Relationships Between Shots

This scene from Terence Davies' 1992 melodrama The Long Day Closes is interesting for its poetic, rather than strictly continuous, use of editing. The film, which consists of an impressionistic series of memories and dreams rather than narratively-organized scenes, frequently disobeys the rules of conventional editing to suggest the nonlinear flow of thought and emotion. This sequence opens up with a shot of the young protagonist Bud working on a bike with an older relative. The shot then cuts to an image of Bud's family cycling away on their bikes. Obviously some sort of jump has occurred--we've moved from inside to outside--but there's nothing to suggest what period of time has been encompassed in the jump.
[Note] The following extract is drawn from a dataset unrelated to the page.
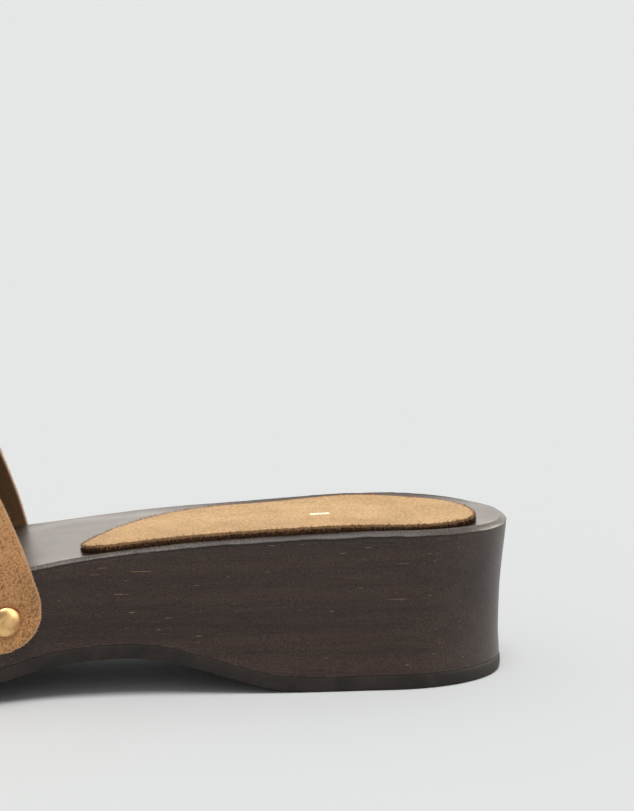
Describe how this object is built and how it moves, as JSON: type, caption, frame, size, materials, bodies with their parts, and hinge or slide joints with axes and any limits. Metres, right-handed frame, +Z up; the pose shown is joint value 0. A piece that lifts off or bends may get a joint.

The two shots are associated by the symbol of the bike instead of any clear continuity. The subsequent two shots, which show Bud calling out to his family before cutting back to them cycling off, more clearly establishes a spatially consistent point-of-view through shot-reverse-shot editing. After this, Bud wanders downward toward the steps to the lower floor. He reaches his hands out toward a metal bar, and we dissolve toward an overhead shot, where he repeats the gesture, clasps the bar, and starts swinging. This discontinuity emphasizes the gesture and encourages us to share in the moment's emotional suspension. Finally, the camera tracks to the left of the frame. A series of graphically matched dissolves transforms the street into a movie theater, a church, a schoolroom, and finally the street again. These dissolves are very meticulously matched, suggesting an almost mystical link between these places as the center of young Bud's life. It's the clearest example of how Davies uses and breaks conventional rules of continuity editing to evoke not spatial or temporal consistency, but an abstract emotional continuity.